À partir de la rhétorique ancienne, ou pratique, celle de l’orateur, Charles développe une rhétorique « spéculative », qui est celle du théoricien. Elle partage avec la rhétorique pratique l’importance accordée à la maîtrise du discours, mais, contrairement à la version ancienne, elle ne cherche pas à produire un discours au premier degré. La rhétorique survit aujourd’hui dans une culture dominée par l’idéologie du texte. Elle se voit donc obligée de parler du texte, qui, comme nous venons de le voir, est normalement le terrain du commentaire. La rhétorique spéculative ou, si l’on veut, la « rhétorique de la lecture », version « faible » de la rhétorique, s’adapte au commentaire. Elle travaille sur le texte, non pour l’interpréter, mais pour l’analyser dans une perspective rhétorique. Cette « rhétorique du commentaire », tournée vers l’analyse textuelle, est la seule forme de rhétorique qui puisse exister dans une culture du commentaire17.

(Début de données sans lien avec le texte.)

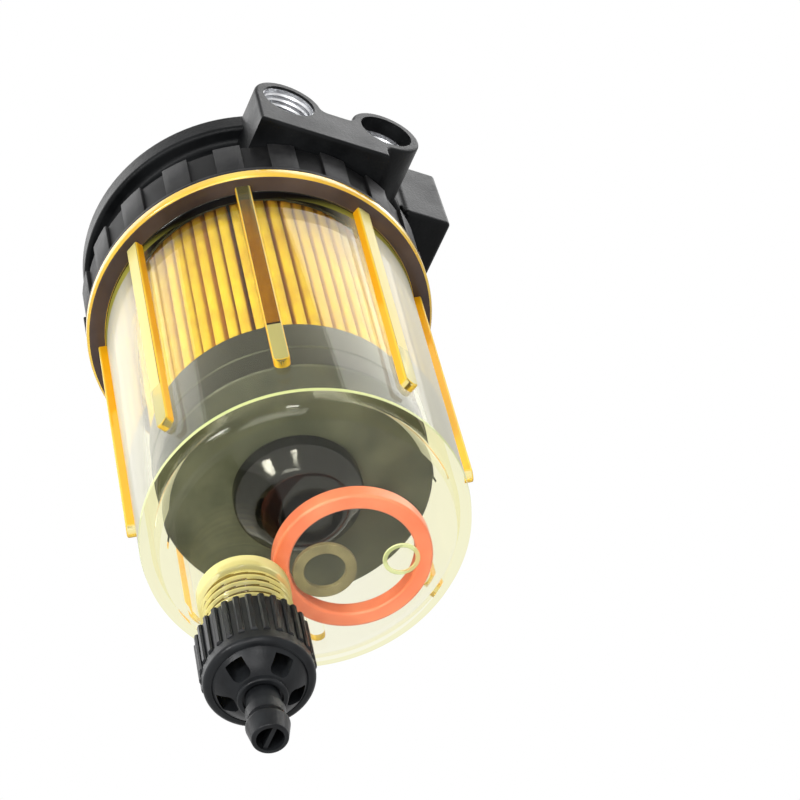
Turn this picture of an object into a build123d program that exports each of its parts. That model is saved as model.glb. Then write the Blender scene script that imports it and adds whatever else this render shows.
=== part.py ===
from build123d import *
import os
from math import cos, radians, sin

# Fuel water separator: a cast head with four fuel ports, a ribbed lock ring, a clear bowl
# with a pleated paper element inside it, and a screw-down drain valve under the bowl.
# Millimetres. +Z is up, +X runs along the port holes, +Y points at the bracket that carries it.
# The origin is the centre of the mounting pad's outer face, midway between its two bolt holes.
# Shapes are drawn about the bowl's axis with height 0 where the lock ring meets the bowl's
# flange, and are moved to the origin's place when they are written.

# Mounting pad
pad_standoff = 44.0
pad_drop = 37.0
pad_length = 58.8
pad_height = 26.2
pad_thickness = 12.8
pad_edge_round = 1.2
pad_bolt_spacing = 40.0
pad_bolt_radius = 3.4
pad_neck_width = 22.0
pad_gusset_rise = 10.0
pad_gusset_width = 5.0
pad_gusset_spread = 15.5

# Bowl
bowl_bore = 35.5
bowl_wall = 2.5
bowl_draft = 1.0
bowl_height = 94.1
bowl_floor = 2.6
bowl_corner = 6.0
flange_overhang = 4.7
flange_thickness = 2.7
flange_round = 0.9
bowl_lip_reach = 2.0
bowl_lip_thickness = 2.6
rib_count = 8
rib_width = 3.7
rib_height = 2.1
rib_foot_gap = 14.8
rib_first_angle = -28.35
gate_mark_radius = 4.2
gate_mark_width = 1.0
gate_mark_height = 0.4
gate_mark_x = 2.6
gate_mark_y = 21.0

# Lock ring
ring_height = 12.8
ring_wall = 2.2
ring_flare = 0.2
ring_lip_thickness = 2.6
ring_panel_count = 20
ring_panel_angle = 9.0
ring_panel_depth = 1.0
ring_bead = 1.3
ring_panel_first_angle = -31.0
thread_gap = 0.2
joint_gap = 0.2

# Bowl gasket
gasket_thickness = 1.6
gasket_inset = 0.5

# Head casting
rim_radius = 41.6
rim_thickness = 6.5
rim_round = 1.1
groove_depth = 2.8
groove_round = 1.5
ring_clearance = 0.4
skirt_wall = 5.7
roof_rise = 4.0
stem_boss_radius = 11.0
stem_boss_drop = 4.5
turret_radius = 27.5
turret_draft = 2.5
turret_height = 8.0
turret_round = 3.0

# Fuel ports
port_face = 47.0
port_height = 14.0
port_boss_radius = 9.0
port_radius = 6.8
port_depth = 18.0
port_edge_round = 0.8
port_dip_round = 1.8
outlet_offset = -7.6
inlet_offset = 18.7
port_web_inset = 1.1
port_bridge_rise = 0.3
passage_radius = 4.6

# Stem tube
stem_radius = 6.0
stem_wall = 1.4
stem_hole_radius = 1.8
stem_hole_rows = 4
stem_thread_depth = 4.0
fit_gap = 0.05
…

En 1995 paraît Introduction à l’étude des textes. Ce troisième livre est, écrit Michel Charles, « la suite proprement méthodologique »18 de son précédent ouvrage, « une Rhétorique de la lecture bis revue à partir des hypothèses théoriques et historiques de L’Arbre et la source »19. L’idée est ici, comme dans les ouvrages précédents, d’analyser le texte dans une perspective rhétorique et cela au sens que nous venons de donner à ce mot. Le nouvel ouvrage cherche à élaborer les règles méthodologiques pour une rhétorique spéculative.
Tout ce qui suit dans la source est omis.